* Entries *
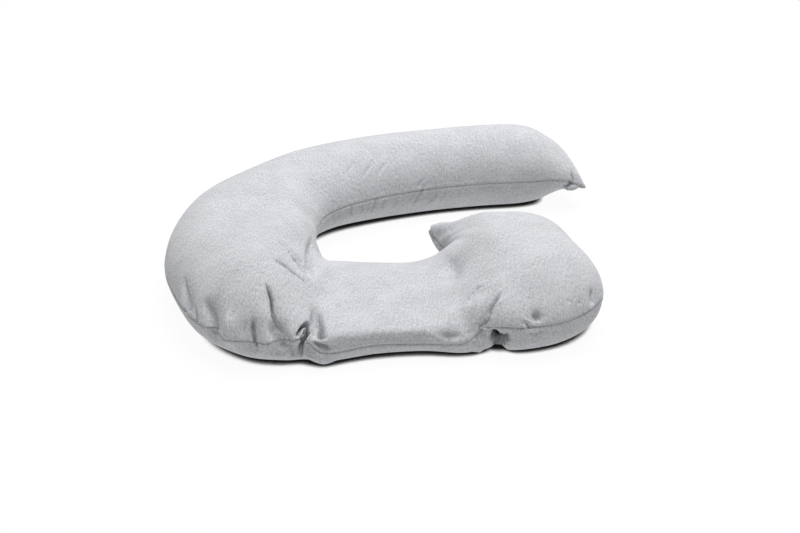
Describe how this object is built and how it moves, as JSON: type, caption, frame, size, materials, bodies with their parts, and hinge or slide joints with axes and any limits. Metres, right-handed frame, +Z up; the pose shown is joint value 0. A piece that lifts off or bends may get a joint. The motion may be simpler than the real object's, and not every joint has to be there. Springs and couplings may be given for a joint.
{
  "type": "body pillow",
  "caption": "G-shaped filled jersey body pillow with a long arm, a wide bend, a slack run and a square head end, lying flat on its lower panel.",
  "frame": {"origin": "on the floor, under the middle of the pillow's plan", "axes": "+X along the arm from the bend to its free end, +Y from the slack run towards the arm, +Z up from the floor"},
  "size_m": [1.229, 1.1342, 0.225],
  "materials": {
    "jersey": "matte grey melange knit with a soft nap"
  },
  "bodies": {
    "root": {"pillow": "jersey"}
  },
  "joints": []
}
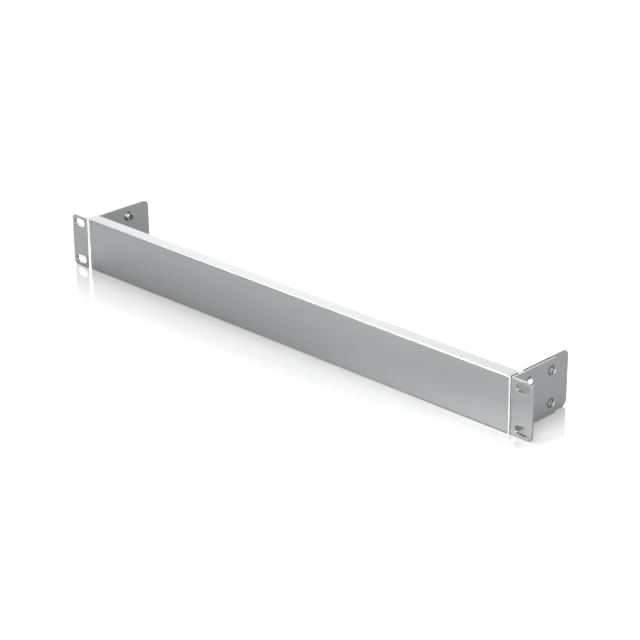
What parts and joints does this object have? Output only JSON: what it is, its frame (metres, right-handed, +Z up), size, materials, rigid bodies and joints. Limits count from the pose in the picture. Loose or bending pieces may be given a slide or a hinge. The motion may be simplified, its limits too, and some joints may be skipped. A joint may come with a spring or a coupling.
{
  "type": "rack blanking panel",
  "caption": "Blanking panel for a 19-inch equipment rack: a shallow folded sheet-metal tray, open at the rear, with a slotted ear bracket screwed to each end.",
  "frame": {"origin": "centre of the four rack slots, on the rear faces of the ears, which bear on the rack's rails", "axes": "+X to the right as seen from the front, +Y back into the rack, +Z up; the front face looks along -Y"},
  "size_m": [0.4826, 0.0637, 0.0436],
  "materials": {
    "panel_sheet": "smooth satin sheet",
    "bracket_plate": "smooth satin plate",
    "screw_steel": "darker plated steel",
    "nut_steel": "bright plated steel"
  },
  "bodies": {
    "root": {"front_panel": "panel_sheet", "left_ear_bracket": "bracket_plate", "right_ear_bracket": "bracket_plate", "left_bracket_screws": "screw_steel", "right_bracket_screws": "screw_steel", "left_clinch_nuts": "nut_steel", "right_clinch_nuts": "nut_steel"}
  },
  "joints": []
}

* What this task involves *
Copy all of the data. Keep every word exactly as it is.

* The solution *
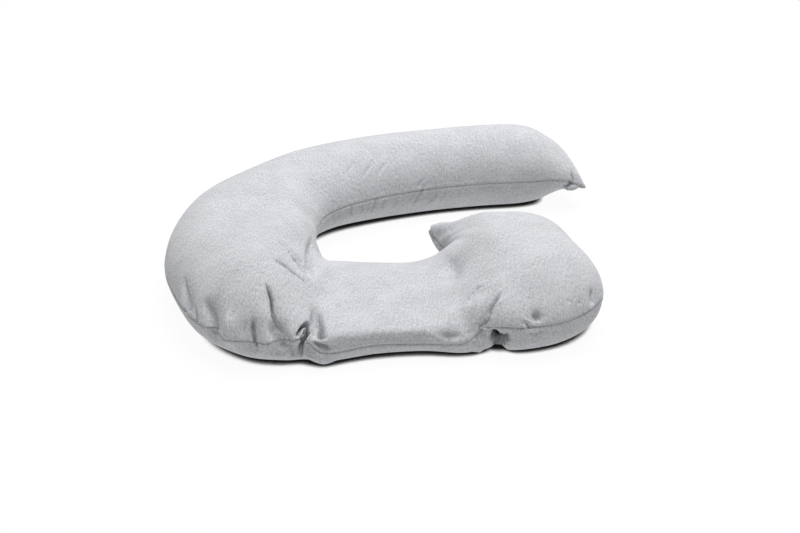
Describe how this object is built and how it moves, as JSON: type, caption, frame, size, materials, bodies with their parts, and hinge or slide joints with axes and any limits. Metres, right-handed frame, +Z up; the pose shown is joint value 0. A piece that lifts off or bends may get a joint. The motion may be simpler than the real object's, and not every joint has to be there. Springs and couplings may be given for a joint.
{
  "type": "body pillow",
  "caption": "G-shaped filled jersey body pillow with a long arm, a wide bend, a slack run and a square head end, lying flat on its lower panel.",
  "frame": {"origin": "on the floor, under the middle of the pillow's plan", "axes": "+X along the arm from the bend to its free end, +Y from the slack run towards the arm, +Z up from the floor"},
  "size_m": [1.229, 1.1342, 0.225],
  "materials": {
    "jersey": "matte grey melange knit with a soft nap"
  },
  "bodies": {
    "root": {"pillow": "jersey"}
  },
  "joints": []
}
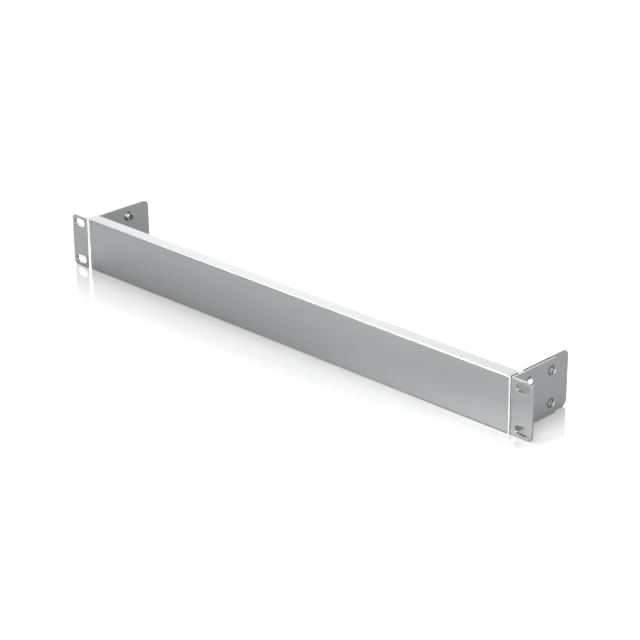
What parts and joints does this object have? Output only JSON: what it is, its frame (metres, right-handed, +Z up), size, materials, rigid bodies and joints. Limits count from the pose in the picture. Loose or bending pieces may be given a slide or a hinge. The motion may be simplified, its limits too, and some joints may be skipped. A joint may come with a spring or a coupling.
{
  "type": "rack blanking panel",
  "caption": "Blanking panel for a 19-inch equipment rack: a shallow folded sheet-metal tray, open at the rear, with a slotted ear bracket screwed to each end.",
  "frame": {"origin": "centre of the four rack slots, on the rear faces of the ears, which bear on the rack's rails", "axes": "+X to the right as seen from the front, +Y back into the rack, +Z up; the front face looks along -Y"},
  "size_m": [0.4826, 0.0637, 0.0436],
  "materials": {
    "panel_sheet": "smooth satin sheet",
    "bracket_plate": "smooth satin plate",
    "screw_steel": "darker plated steel",
    "nut_steel": "bright plated steel"
  },
  "bodies": {
    "root": {"front_panel": "panel_sheet", "left_ear_bracket": "bracket_plate", "right_ear_bracket": "bracket_plate", "left_bracket_screws": "screw_steel", "right_bracket_screws": "screw_steel", "left_clinch_nuts": "nut_steel", "right_clinch_nuts": "nut_steel"}
  },
  "joints": []
}